For a cardinal improvement, hybrid topologies have to be used: the linear AC-Direct driver is supplemented with a tiny switching corrector based on GaN (gallium nitride) transistors to fill the "dips" in the sine wave. But this is a completely different price, technology, and design. The MicroDriver mentioned above uses Active Valley-Fill Hybrid AC-Direct technology: when the sine wave is above zero, the system accumulates energy in a capacitor; when the sine wave crosses zero, the GaN transistor instantly turns on. It begins to "slice" the energy stored in the capacitor at an ultra-high frequency, feeding the LEDs. The diodes no longer go out, and the luminous flux graph turns into a smooth line instead of deep dips to zero. This greatly reduces flickering but does not solve the problem completely. It turns out that there is nothing more to improve in the original Acrich technology itself. But time will tell, perhaps we will see something interesting in the coming years.
Conclusions: Where to use Acrich
You have to be objective: the assessment depends on the scope of application. If you are trying to use Acrich technology to build grow lights for greenhouses, office lighting, or desk lamps — it's a pretty bad idea. Plants don't need a strobe light, and people's eyes will hurt.
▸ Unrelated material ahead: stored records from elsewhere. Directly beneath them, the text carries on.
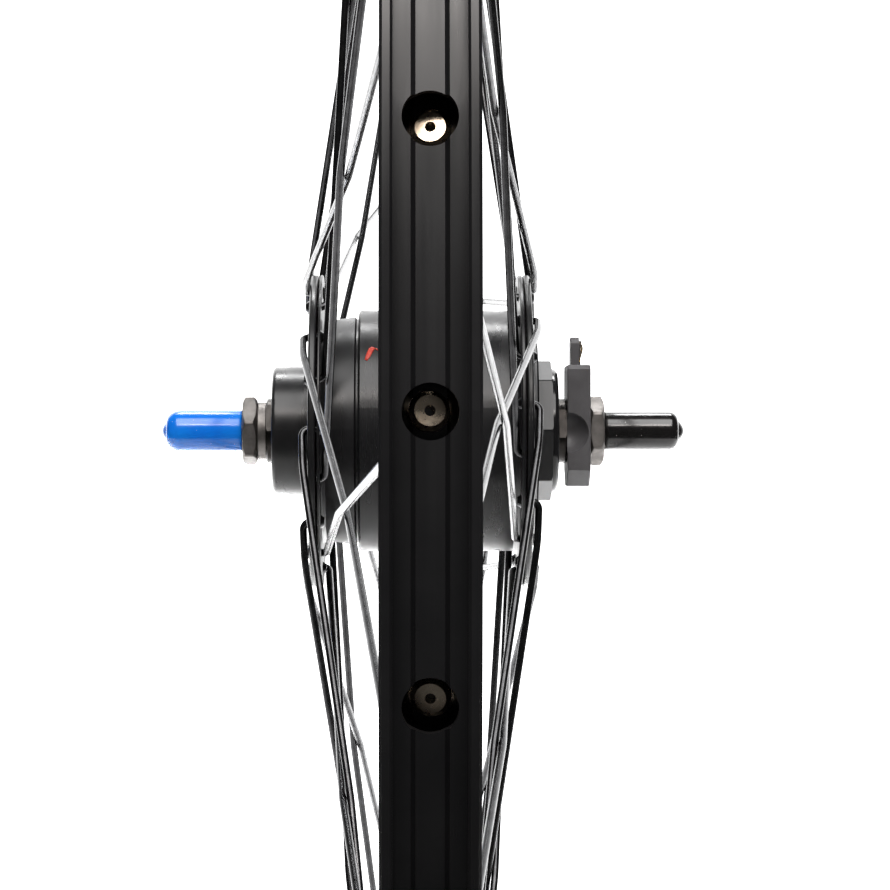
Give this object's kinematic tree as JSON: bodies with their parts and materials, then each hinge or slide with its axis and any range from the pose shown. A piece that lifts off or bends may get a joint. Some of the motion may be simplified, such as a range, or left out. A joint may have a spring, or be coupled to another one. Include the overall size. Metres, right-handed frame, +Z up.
{
  "type": "bicycle dynamo hub front wheel",
  "caption": "Laced bicycle front wheel without tyre: dynamo hub with lamp connector, crossed spokes, hollow rim, capped axle.",
  "frame": {"origin": "centre of the wheel: the axle's axis in the middle plane of the rim, which is also the middle of the axle", "axes": "+Y along the axle towards the lamp connector, +Z up towards the connector's tongue, +X forward in the wheel's plane"},
  "size_m": [0.6339, 0.145, 0.634],
  "materials": {
    "axle_steel": "zinc plated, satin",
    "nut_steel": "black nickel, satin",
    "cone_steel": "hardened, dark",
    "soft_iron": "plain",
    "bobbin_plastic": "natural",
    "copper": "enamelled wire",
    "lead_insulation": "matt",
    "connector_plastic": "satin moulded",
    "gilded_contact": "gilded",
    "black_anodised": "satin black",
    "gloss_black": "gloss black",
    "bearing_steel": "ground",
    "seal_rubber": "matt",
    "magnet": "sintered",
    "rim_black": "satin black",
    "plain_aluminium": "mill",
    "spoke_steel": "drawn stainless",
    "nipple_brass": "nickel plated brass",
    "retainer_steel": "pressed",
    "blue_vinyl": "gloss vinyl",
    "black_vinyl": "gloss vinyl"
  },
  "bodies": {
    "axle_assembly": {"axle": "axle_steel", "locknut_left": "nut_steel", "locknut_right": "nut_steel", "lock_washer_left": "nut_steel", "cone_left": "cone_steel", "cone_right": "cone_steel", "spacer_left": "axle_steel", "spacer_right": "axle_steel", "stator_core": "soft_iron", "stator_yoke_left": "soft_iron", "stator_yoke_right": "soft_iron", "coil_bobbin": "bobbin_plastic", "coil_winding": "copper", "coil_lead": "lead_insulation", "connector_body": "connector_plastic", "connector_terminal": "connector_plastic", "terminal_contacts": "gilded_contact"},
    "wheel": {"hub_shell": "black_anodised", "end_bell_left": "black_anodised", "flange_plate_left": "black_anodised", "flange_plate_right": "black_anodised", "bearing_housing_left": "black_anodised", "lid_right": "black_anodised", "dust_cap_right": "gloss_black", "bearing_cup_left": "bearing_steel", "bearing_cup_right": "bearing_steel", "seal_left": "seal_rubber", "seal_right": "seal_rubber", "magnet_segments": "magnet", "magnet_backing_ring": "soft_iron", "rim": "rim_black", "rim_joint_sleeve": "plain_aluminium", "spokes_left_outside": "spoke_steel", "spokes_left_inside": "spoke_steel", "spokes_right_outside": "spoke_steel", "spokes_right_inside": "spoke_steel", "nipples_left_outside": "nipple_brass", "nipples_left_inside": "nipple_brass", "nipples_right_outside": "nipple_brass", "nipples_right_inside": "nipple_brass"},
    "ball_cage_left": {"bearing_balls_left": "bearing_steel", "ball_retainer_left": "retainer_steel"},
    "ball_cage_right": {"bearing_balls_right": "bearing_steel", "ball_retainer_right": "retainer_steel"},
    "cap_left": {"axle_cap_left": "blue_vinyl"},
    "cap_right": {"axle_cap_right": "black_vinyl"}
  },
  "joints": [
    {"name": "wheel_spin", "type": "hinge", "parent": "axle_assembly", "child": "wheel", "pos_m": [0, 0, 0], "axis": [0, 1, 0], "continuous": true},
    {"name": "cage_left_roll", "type": "hinge", "parent": "axle_assembly", "child": "ball_cage_left", "pos_m": [0, -0.037, 0], "axis": [0, 1, 0], "continuous": true},
    {"name": "cage_right_roll", "type": "hinge", "parent": "axle_assembly", "child": "ball_cage_right", "pos_m": [0, 0.0316, 0], "axis": [0, 1, 0], "continuous": true},
    {"name": "cap_left_pull", "type": "slide", "parent": "axle_assembly", "child": "cap_left", "axis": [0, -1, 0], "range_m": [0, 0.024]},
    {"name": "cap_right_pull", "type": "slide", "parent": "axle_assembly", "child": "cap_right", "axis": [0, 1, 0], "range_m": [0, 0.024]}
  ],
  "couplings": [
    {"joint": "cage_left_roll", "follows": "wheel_spin", "ratio": 0.599},
    {"joint": "cage_right_roll", "follows": "wheel_spin", "ratio": 0.599}
  ]
}
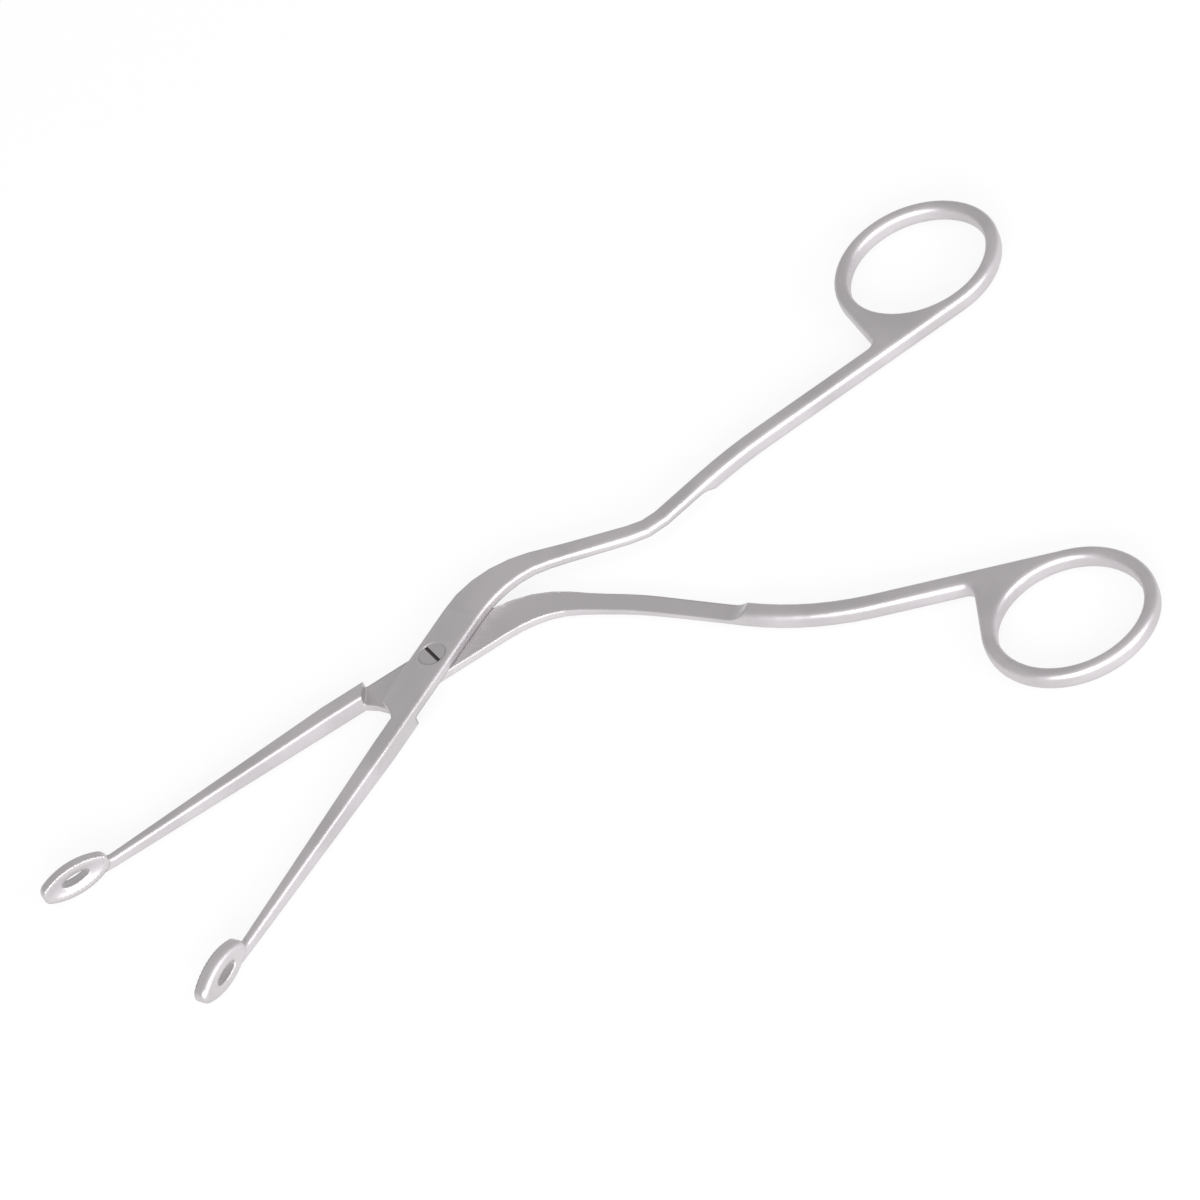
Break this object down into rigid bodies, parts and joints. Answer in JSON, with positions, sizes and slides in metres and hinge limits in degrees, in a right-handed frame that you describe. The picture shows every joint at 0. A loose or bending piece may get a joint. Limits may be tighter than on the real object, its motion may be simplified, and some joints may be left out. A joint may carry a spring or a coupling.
{
  "type": "magill forceps",
  "caption": "Long angled introducing forceps with crossed S-bent shanks, a slotted pivot screw, oval finger rings and oval fenestrated serrated tips.",
  "frame": {"origin": "on the pivot axis at the flat underside of the lap joint", "axes": "+X along the middle of the open jaws towards the finger rings, +Y across the forceps, +Z along the pivot axis towards the screw head"},
  "size_m": [0.2529, 0.1663, 0.0078],
  "materials": {
    "instrument_steel": "satin, glass-bead matted stainless steel"
  },
  "bodies": {
    "lower_half": {"finger_half": "instrument_steel", "pivot_screw": "instrument_steel"},
    "upper_half": {"thumb_half": "instrument_steel"}
  },
  "joints": [
    {"name": "lap_pivot", "type": "hinge", "parent": "lower_half", "child": "upper_half", "pos_m": [0, 0, 0.0023], "axis": [0, 0, 1], "range_deg": [-31, 24]}
  ]
}
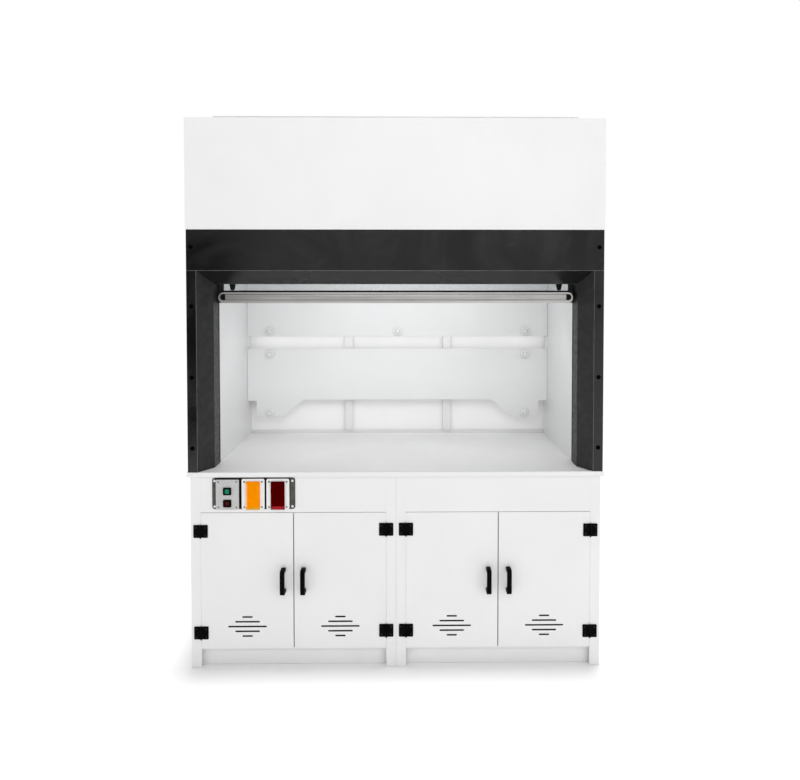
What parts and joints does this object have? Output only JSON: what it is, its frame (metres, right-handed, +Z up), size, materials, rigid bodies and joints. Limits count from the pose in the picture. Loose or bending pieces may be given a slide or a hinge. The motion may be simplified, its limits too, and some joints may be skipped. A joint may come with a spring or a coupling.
{
  "type": "laboratory fume hood",
  "caption": "Walk-up laboratory fume hood with a bevelled dark front frame, a counterweighted vertical sash, a baffled chamber and hinged-door base cabinets.",
  "frame": {"origin": "on the floor, under the middle of the whole hood", "axes": "+X to the right of a person facing the hood, +Y to its back, +Z up; the sash opening faces -Y"},
  "size_m": [1.8, 0.876, 2.44],
  "materials": {
    "white_polypropylene": "satin welded sheet",
    "chamber_lining": "satin sheet with a soft gloss",
    "grey_polypropylene": "satin",
    "dark_frame": "satin dark grey coating",
    "black_hardware": "moulded, fine grain",
    "black_plastic": "moulded, fine grain",
    "black_rubber": "matt",
    "brushed_aluminium": "brushed along its length",
    "bright_steel": "machined",
    "bearing_plastic": "moulded",
    "cast_weight": "painted casting",
    "sash_glass": "clear toughened sheet",
    "lamp_white": "satin",
    "panel_dark_grey": "fine grain moulded",
    "panel_light_grey": "fine grain moulded",
    "socket_white": "moulded",
    "button_green": "moulded",
    "button_red": "moulded",
    "cover_orange": "moulded",
    "cover_dark_red": "moulded"
  },
  "bodies": {
    "hood": {"cabinet_sides": "white_polypropylene", "cabinet_floors_and_backs": "white_polypropylene", "cabinet_stiles": "white_polypropylene", "cabinet_fascias": "white_polypropylene", "toe_kicks": "white_polypropylene", "door_catches": "grey_polypropylene", "worktop": "white_polypropylene", "side_panels": "white_polypropylene", "back_panel": "white_polypropylene", "side_liners": "chamber_lining", "chamber_roof": "chamber_lining", "sash_lintel": "chamber_lining", "upper_baffle": "chamber_lining", "lower_baffle": "chamber_lining", "baffle_standoffs": "grey_polypropylene", "baffle_caps": "chamber_lining", "back_battens": "grey_polypropylene", "exhaust_collar": "white_polypropylene", "header_panel": "white_polypropylene", "frame_top": "dark_frame", "frame_jambs": "dark_frame", "frame_screws": "black_hardware", "sash_guides": "dark_frame", "sash_bumpers": "black_rubber", "pulley_bearings": "bearing_plastic", "cable_top_runs": "bright_steel", "hinge_leaves_fixed": "black_hardware", "hinge_pins": "black_hardware", "control_backplate": "panel_dark_grey", "button_plate": "panel_light_grey", "socket_frames": "socket_white", "socket_inserts": "socket_white", "wiring_box": "grey_polypropylene", "lamp_housing": "lamp_white", "cable_front_drops": "bright_steel", "cable_rear_drops": "bright_steel"},
    "sash": {"sash_glass": "sash_glass", "sash_stiles": "dark_frame", "handle_rail": "brushed_aluminium", "handle_bar": "brushed_aluminium", "lift_brackets": "bright_steel"},
    "counterweights": {"counterweights": "cast_weight"},
    "front_shaft": {"front_shaft": "bright_steel"},
    "rear_shaft": {"rear_shaft": "bright_steel"},
    "green_button": {"green_button": "button_green"},
    "red_button": {"red_button": "button_red"},
    "orange_cover": {"orange_cover": "cover_orange"},
    "red_cover": {"red_cover": "cover_dark_red"},
    "door_1": {"door_1": "white_polypropylene", "door_pull_1": "black_plastic", "door_leaves_1": "black_hardware"},
    "door_2": {"door_2": "white_polypropylene", "door_pull_2": "black_plastic", "door_leaves_2": "black_hardware"},
    "door_3": {"door_3": "white_polypropylene", "door_pull_3": "black_plastic", "door_leaves_3": "black_hardware"},
    "door_4": {"door_4": "white_polypropylene", "door_pull_4": "black_plastic", "door_leaves_4": "black_hardware"}
  },
  "joints": [
    {"name": "sash_slide", "type": "slide", "parent": "hood", "child": "sash", "axis": [0, 0, 1], "range_m": [-0.724, 0], "deforming": ["cable_front_drops"]},
    {"name": "counterweight_slide", "type": "slide", "parent": "hood", "child": "counterweights", "axis": [0, 0, 1], "range_m": [0, 0.724], "deforming": ["cable_rear_drops"]},
    {"name": "front_shaft_spin", "type": "hinge", "parent": "hood", "child": "front_shaft", "pos_m": [0, -0.202, 2.3], "axis": [1, 0, 0], "range_deg": [0, 1188]},
    {"name": "rear_shaft_spin", "type": "hinge", "parent": "hood", "child": "rear_shaft", "pos_m": [0, 0.303, 2.3], "axis": [1, 0, 0], "range_deg": [0, 1188]},
    {"name": "door_1_hinge", "type": "hinge", "parent": "hood", "child": "door_1", "pos_m": [-0.847, -0.397, 0.38], "axis": [0, 0, -1], "range_deg": [0, 110]},
    {"name": "door_2_hinge", "type": "hinge", "parent": "hood", "child": "door_2", "pos_m": [-0.043, -0.397, 0.38], "axis": [0, 0, 1], "range_deg": [0, 88]},
    {"name": "door_3_hinge", "type": "hinge", "parent": "hood", "child": "door_3", "pos_m": [0.043, -0.397, 0.38], "axis": [0, 0, -1], "range_deg": [0, 88]},
    {"name": "door_4_hinge", "type": "hinge", "parent": "hood", "child": "door_4", "pos_m": [0.847, -0.397, 0.38], "axis": [0, 0, 1], "range_deg": [0, 110]},
    {"name": "green_button_press", "type": "slide", "parent": "hood", "child": "green_button", "axis": [0, 1, 0], "range_m": [0, 0.003], "stiffness_N_per_m": 400},
    {"name": "red_button_press", "type": "slide", "parent": "hood", "child": "red_button", "axis": [0, 1, 0], "range_m": [0, 0.003], "stiffness_N_per_m": 400},
    {"name": "orange_cover_hinge", "type": "hinge", "parent": "hood", "child": "orange_cover", "pos_m": [-0.618, -0.4028, 0.8145], "axis": [-1, 0, 0], "range_deg": [0, 100]},
    {"name": "red_cover_hinge", "type": "hinge", "parent": "hood", "child": "red_cover", "pos_m": [-0.511, -0.4028, 0.8145], "axis": [-1, 0, 0], "range_deg": [0, 100]}
  ],
  "couplings": [
    {"joint": "counterweight_slide", "follows": "sash_slide", "ratio": -1},
    {"joint": "front_shaft_spin", "follows": "sash_slide", "rad_per_m": -28.571},
    {"joint": "rear_shaft_spin", "follows": "sash_slide", "rad_per_m": -28.571}
  ]
}
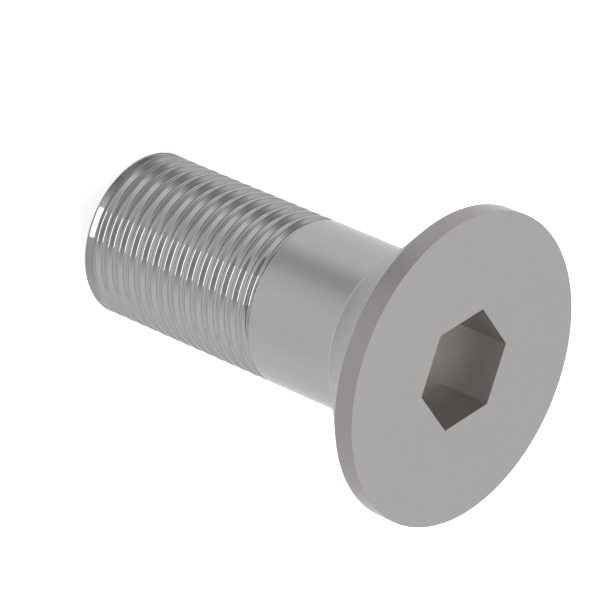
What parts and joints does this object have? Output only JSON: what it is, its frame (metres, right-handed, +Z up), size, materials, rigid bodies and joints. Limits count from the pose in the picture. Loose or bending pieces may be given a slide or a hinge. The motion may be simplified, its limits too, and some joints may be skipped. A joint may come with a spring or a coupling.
{
  "type": "countersunk screw",
  "caption": "Countersunk machine screw with a flat head, hexagon socket, plain neck and fine thread, standing on the flat end of its thread.",
  "frame": {"origin": "middle of the flat end of the thread, on the surface that the screw stands on", "axes": "+Z up the screw's own axis, from the end of the thread to the flat of the head; +X towards a corner of the hexagon socket; +Y square to both, towards the middle of one of its flats"},
  "size_m": [0.03, 0.03, 0.04],
  "materials": {
    "steel": "plain satin steel, lightly polished"
  },
  "bodies": {
    "root": {"countersunk_screw": "steel"}
  },
  "joints": []
}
But if your task is to illuminate warehouse complexes, car parking lots, billboards, or city streets—that is, places where a 100 Hz pulsation is not critical, but the ability of a luminaire to hang on a pole for 7 years in heat and frost without the driver drying out is priceless—Acrich becomes a brilliant solution.
The technology did not birth a "driver killer," as marketing claimed. It is a highly specialized, rugged industrial tool that requires an engineer to have a deep understanding of where it can be applied and where it absolutely cannot. And similarly, this technology gave rise to a million-dollar industry of ultra-cheap Chinese COB modules powered from the 220-volt network. Such a fascinating history.